Taylor's arc, his eventual realization he is home, is very Twilight Zone-esque, which is appropriate considering Twilight Zone creator Rod Serling shares screenwriting credit with Michael Wilson and reportedly came up with the twist ending.  I don't know how much of the script is Wilson's and how much is Serling's, aside from the ending, but the film never feels like it has two writers, the script works as a whole.

The original novel, which I read a number of years ago, actually had a different ending. The planet of the apes was not earth in the novel but when the astronaut Ulysse gets back to Earth he realizes it has been taken over by apes. This ending is similar to Tim Burton's 2001 reimagining of the series, which ended with Mark Wahlberg's character Leo Davidson landing in Washington only to find Abraham Lincolin's statue with the face of Tim Roth's General Thade. I think I prefer the film's ending, which pulls together the social commentary of the film and making a grand statement about our ability to destroy one another.
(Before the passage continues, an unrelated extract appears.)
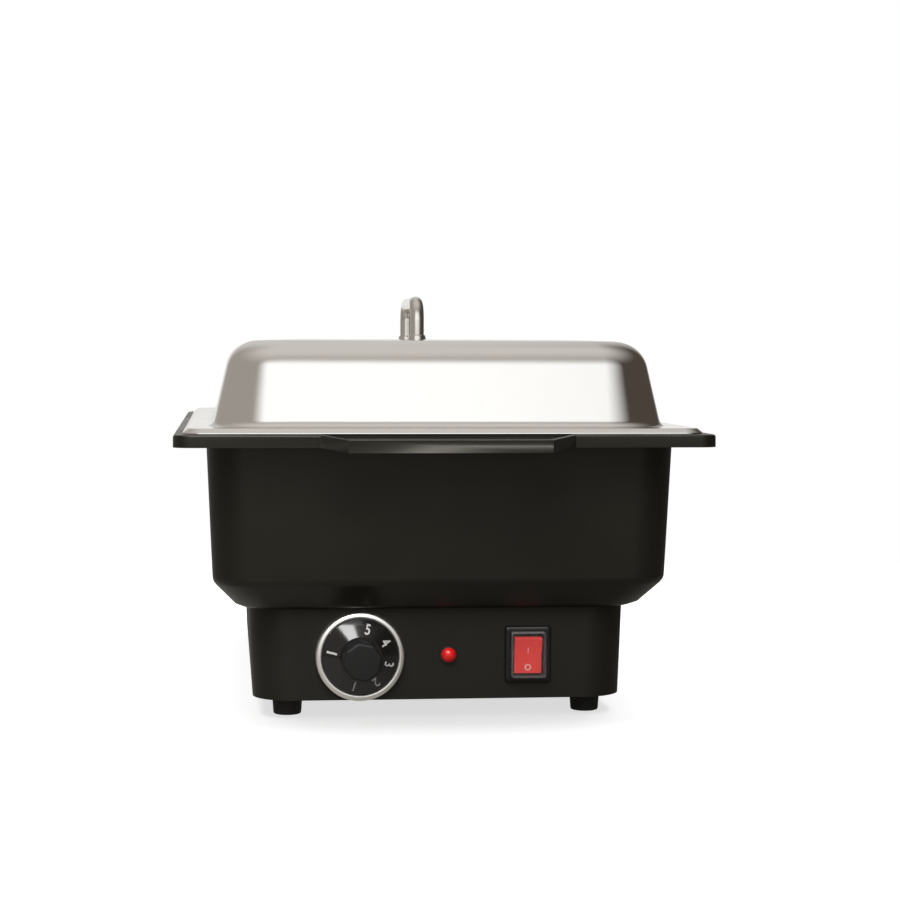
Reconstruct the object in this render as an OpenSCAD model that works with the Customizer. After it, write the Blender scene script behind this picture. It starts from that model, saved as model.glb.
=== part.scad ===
// Electric chafing dish: a moulded water tub on a control base, a gastronorm pan and a lift-off lid.
// The origin is on the table, in the middle of the four feet. X runs across the dish, the controls
// face -Y and Z is up. The pan sets the size of what holds it and of what covers it.

/* [Food pan] */
// Width across the pan's rim
pan_w = 325; // [310:1:345]
// Length along the pan's rim
pan_l = 530; // [500:1:560]
// Depth of the pan from the top of its rim
pan_depth = 65; // [40:1:100]
// Width of the pan's flat rim
pan_rim = 13.5; // [11:0.5:16]
// Height of the rim's turned-down edge
pan_rim_h = 5.4; // [4:0.1:8]
// Corner radius of the rim, seen from above
pan_rim_r = 24; // [20:1:30]
// Corner radius of the pan's body, seen from above
pan_body_r = 30; // [24:1:36]
// How far each wall leans in by the bottom
pan_draft = 6; // [3:0.5:10]
// Radius between the pan's walls and its bottom
pan_bottom_r = 12; // [6:1:16]
// Thickness of the pan's sheet
pan_t = 0.8; // [0.6:0.1:1.2]

/* [Tub] */
// Height from the tub's underside to the top of its flange
tub_h = 118.5; // [115:0.1:150]
// Thickness of the tub's walls
tub_wall = 3; // [2:0.1:4]
// Thickness of the tub's floor
tub_floor = 3; // [2.5:0.1:4.5]
// Gap between the pan's body and the tub's walls
pan_gap = 5; // [3:0.5:8]
// How far each wall leans in above the belly
tub_draft = 4; // [1:0.5:5]
// Corner radius of the tub, seen from above
tub_corner_r = 27; // [20:1:34]
// Height of the belly curve and chamfer under the walls
belly_h = 22; // [20:0.5:24]
// Radius where the walls turn into the belly
belly_r = 8; // [6:1:12]
// Angle of the belly's chamfer below the walls
belly_angle = 42; // [38:1:45]
// Width of the flange beyond each side of the lid
flange_border = 6; // [3:0.5:12]
// Width of the flange beyond each end of the lid
flange_end = 11.5; // [6:0.5:20]
// Height of the flange's outer edge
flange_edge_h = 8.3; // [7:0.1:12]
// Thickness of the flange's edge and of its web
flange_t = 3; // [2:0.1:4]
// Corner radius of the flange, seen from above
flange_r = 12; // [8:1:20]
// Depth of the ledge that the pan's rim rests on
ledge_drop = 2.5; // [2:0.1:4]
// Gap between the pan's rim and the wall round the ledge
ledge_gap = 1.5; // [1:0.1:3]

/* [Grips] */
// How far each end grip stands out past the flange
grip_out = 14; // [10:1:24]
// Width of each grip along its front edge
grip_w = 132; // [90:1:180]
// Width of the slope at each side of a grip
grip_slant = 17; // [8:1:24]
// How far a grip is stepped down below the flange
grip_drop = 2.8; // [2.6:0.1:4]

/* [Control base] */
// Height of the control base
base_h = 62.2; // [62:0.1:80]
// How far the base stands in from the tub's walls
base_inset = 24.5; // [24:0.5:34]
// How far each side leans in by the bottom
base_draft = 2.5; // [0:0.5:4]
// Corner radius of the base, seen from above
base_corner_r = 28; // [20:1:36]
// Thickness of the base's walls
base_wall = 3; // [2:0.1:4]
// Width of the inner lip under the tub
base_lip = 14; // [8:1:18]
// Width of the rib that the bottom cover meets
cover_rib = 4; // [3:0.5:6]
// Thickness of the bottom cover
cover_t = 2; // [1:0.1:3]
// Gap around the bottom cover
cover_gap = 0.4; // [0.2:0.1:1]
// How far the bottom cover is set up inside the base
cover_rise = 2; // [1:0.5:4]
// Length of a vent slot
vent_l = 40; // [20:1:60]
// Width of a vent slot
vent_w = 4; // [2:0.5:5]
// Number of vent slots in a row
vent_count = 9; // [3:1:11]

/* [Feet] */
// Height that the base's lower edge stands above the table
foot_h = 12.2; // [8:0.1:20]
// Diameter of a foot where it meets the table
foot_d = 19; // [16:0.5:24]
// Diameter of a foot where it meets the cover
foot_top_d = 21; // [18:0.5:26]
// Distance from a foot's centre to the base's side
foot_inset_x = 23.5; // [20:0.5:34]
// Distance from a foot's centre to the base's end
foot_inset_y = 24; // [20:0.5:40]

/* [Lid] */
// How far the lid's rim reaches beyond the pan's rim
lid_over = 9.5; // [7:0.5:11]
// Height of the lid above the pan's rim, without its crown
lid_h = 58.5; // [48:0.1:90]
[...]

Planet of the Apes was followed by four sequels and they took the franchise in to fascinating directions, such as mutant humans underground who worship a doomsday device, Zira and Cornelius time travelling to Earth's past and their son Caesar becoming the leader of an ape revolutionary; but I think this film, with its simplicity yet penertrating social commentary, memorable performances, and of course its ending, which makes it the definitive journey to the planet of the apes.